Whether it’s a viable option really comes down to your location.
“It is the location of the individual projects. Where they are located and how close they are to some good low-cost biomass resource,” he says.
Rolling the Dice on Commodities
Even as the industry decides how much they will bet on any power-generation technology, the containment of construction costs is first and foremost on the minds of utility executives. Many power-plant developers are not providing a fixed fee to utilities in their engineering, procurement, and construction costs due to the escalation in commodity input costs, experts say.
“There may be opportunities to do multi-prime type of arrangements where maybe you don’t completely rely on an EPC to do everything for you in the project. But you internally take on some of that risk and that management as well,” Duke Energy’s Turner says. He says what is important in such an environment is to keep regulators and ratepayers informed of what costs are fixed and which are not on particular commodities, or for particular services, or for particular labor costs.
“The commission already has asked that we update them basically every year on cost, but has invited us to update them as often as every month on cost,” he says. In fact, Turner believes it may help in working with suppliers to let them know that the utility has to go back to the regulators every month to reexamine the cost. “It may have a salutary effect on helping keeping some of the prices down,” he says.

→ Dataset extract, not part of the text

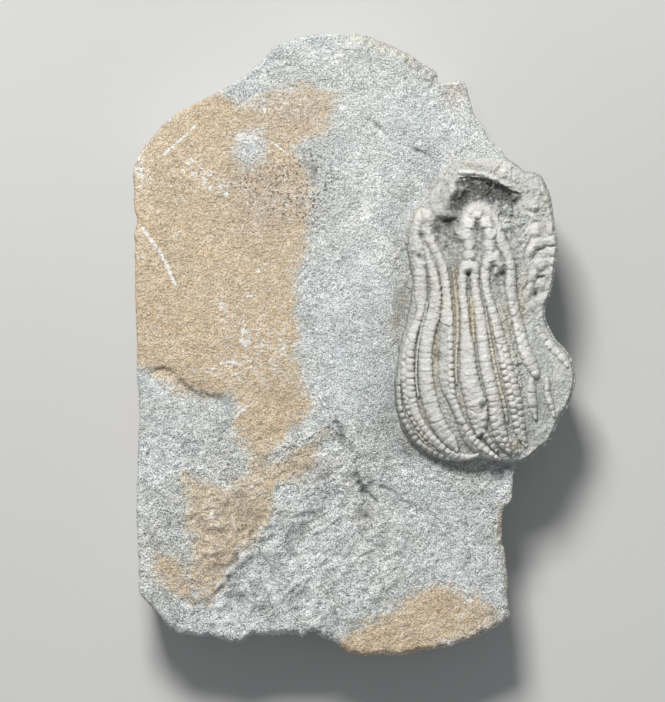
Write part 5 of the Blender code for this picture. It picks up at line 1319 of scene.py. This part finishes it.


# Painted shade and some dirt in the crown: centre, reaches, turn, strength. Most entries are painted shade in the cup's
# hollow under the rim, in the pockets beside the forks, and along the crown's lower-left and bottom edges.
SHADE_AND_DIRT = [
    (494, 188, 12, 5, 22, 0.24), (508, 193.6, 9, 5, 25, 0.34), (461, 184, 5, 5, 0, 0.3),
    (457, 200, 6, 6, 0, 0.5), (448, 221.6, 9, 3.6, 0, 0.62), (440, 226, 6, 4, -20, 0.3), (446, 207, 5, 8, 10, 0.34), (456, 208, 6, 9, 24, 0.72), (468, 198, 9, 6, 0, 0.34), (479, 203, 10, 4, 0, 0.24), (435, 229, 4.4, 5, 0, 0.42), (424, 205, 9, 3, -35, 0.2),
    (474, 190.6, 10, 6, 5, 0.40), (490, 193, 12, 7, 15, 0.42), (505, 196, 9, 6, 20, 0.36), (517, 199, 5, 8, 20, 0.22), (484, 200, 13, 4, 8, 0.24), (453, 218, 6, 5, 0, 0.42), (518, 246, 5, 12, 10, 0.16),
    (478, 245, 3.4, 12, 0, 0.14), (444, 246, 5, 12, -20, 0.14), (472, 186, 11, 7, 8, 0.30), (483, 192, 9, 6, 0, 0.34), (508, 195, 9, 5, 25, 0.36),
    (498, 198, 10, 4, 10, 0.30), (459, 206, 5, 9, 20, 0.50), (464, 196, 5, 9, 20, 0.36), (449, 225, 9, 4, 0, 0.36),
    (450, 234, 9, 5, 20, 0.16), (444, 229, 8, 5, 5, 0.34), (436, 233, 3, 6, -30, 0.26), (437, 228, 4, 5, 10, 0.20), (434, 219, 2, 8, -20, 0.3), (452, 244, 8, 10, 0, 0.12), (421.5, 235, 3.2, 4.2, 10, 0.50), (419, 257, 5, 2.4, 20, 0.52), (477, 226, 1.8, 5, 0, 0.4),
    (455, 243, 2.4, 7, -30, 0.32), (450, 252, 5, 4, 0, 0.12), (480, 238, 3, 6, 0, 0.14), (478, 265, 3, 3, 0, 0.25),
    (467.4, 274.4, 1.8, 2.4, 0, 0.3), (493, 267, 3.4, 2.0, 0, 0.14), (502.8, 274, 3.0, 2.8, 0, 0.2),
    (410, 262, 2.4, 30, 2, 0.28), (407.5, 310, 3, 24, 4, 0.3), (503, 281, 2, 4, 0, 0.3),
    (498, 276, 4, 8, 10, 0.16), (469, 284, 1.8, 8, 0, 0.3), (535, 294, 2.2, 3.4, 15, 0.5), (540, 277, 4, 1.6, -10, 0.35),
    (534, 258, 2, 5, 35, 0.3), (437, 357, 3.4, 6, -20, 0.26), (482.4, 407, 3.4, 5, 0, 0.3), (517.6, 366, 5, 2, -10, 0.3),
    (404, 400, 4, 30, -4, 0.14), (410, 433, 6, 13, -42, 0.36), (430, 454, 18, 5, 24, 0.36), (441, 447, 8, 6, 35, 0.16), (444, 434, 4, 6, -20, 0.14), (421, 456, 8, 4, 30, 0.14), (465, 462, 22, 4, 0, 0.3),
    (498, 462, 18, 3, 0, 0.24), (528, 432, 5, 9, -20, 0.26), (408, 294, 2.6, 20, 0, 0.2), (425.6, 286, 2, 20, 3, 0.18), (413, 276, 2.4, 16, 5, 0.2), (459, 420, 3, 20, -20, 0.12), (466, 352, 6, 5, 0, 0.10), (472, 371, 4, 4, 0, 0.12), (484, 396, 5, 7, 10, 0.10), (476, 384, 5, 5, 0, 0.08), (463, 330, 4, 6, 0, 0.06),
]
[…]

Richard Ward, senior director at Cambridge Energy Research Associates (CERA), says his firm is developing an index of commodity costs associated with power-plant development as a way to bring greater transparency to the process.
“What we are doing actually is leveraging our experience in a methodology we developed a year ago in the oil and gas sector,” Ward says.
About 18 months ago, CERA noticed that costs were starting to go up in the building of oil and gas projects. “What we found is when we asked executives about it, they couldn’t summarize it. They would jump straight down to the details about the price of steel or an engineering quote that they got,” Ward says. In response, CERA developed something like a consumer price index for oil and gas projects.
“So, it’s a portfolio of 28 projects from around the world, and every six months we go out and re-price, almost like an Ebay buy-it-now price for this entire basket of projects, and then we roll up the cost of all those things and index it back to the year-2000 cost.”
The IHS/CERA Upstream Capital Costs Index (UCCI), as it is called, which tracks nine key cost areas for offshore and land-based projects, climbed 13 percent during the six months ending Oct. 31, 2006, compared with an increase of more than 17 percent in the previous six months, according to press materials. The index could provide a high-level barometer to utility executives and regulators to look at what has happened in the cost situation in the last 24 months, he says.
Ward says he recently got the green light from internal management as well as some external power companies to start building the index with the same methodology, but for generation construction costs in North America. He predicts that the first results from the completed index will be available by late summer.
When asked about the benefits of using an index, one utility executive overseeing several construction projects said, on the condition of anonymity, that it could be helpful when dealing with the state-regulatory process. “It’s probably best to be as specific as you can with the costs related to your own project,” the executive said. It’s fine to show an index related to commodity prices, but you have to be prepared to show regulators what that specifically means with regard to the project they are looking at, he said. “As long as you can explain how such an index could impact a particular project and the cost of this particular project, I think that has a positive effect.”
And if utility executives do manage to contain the costs and build the right plants and manage the stress, the big bets and high stakes will have been worth it.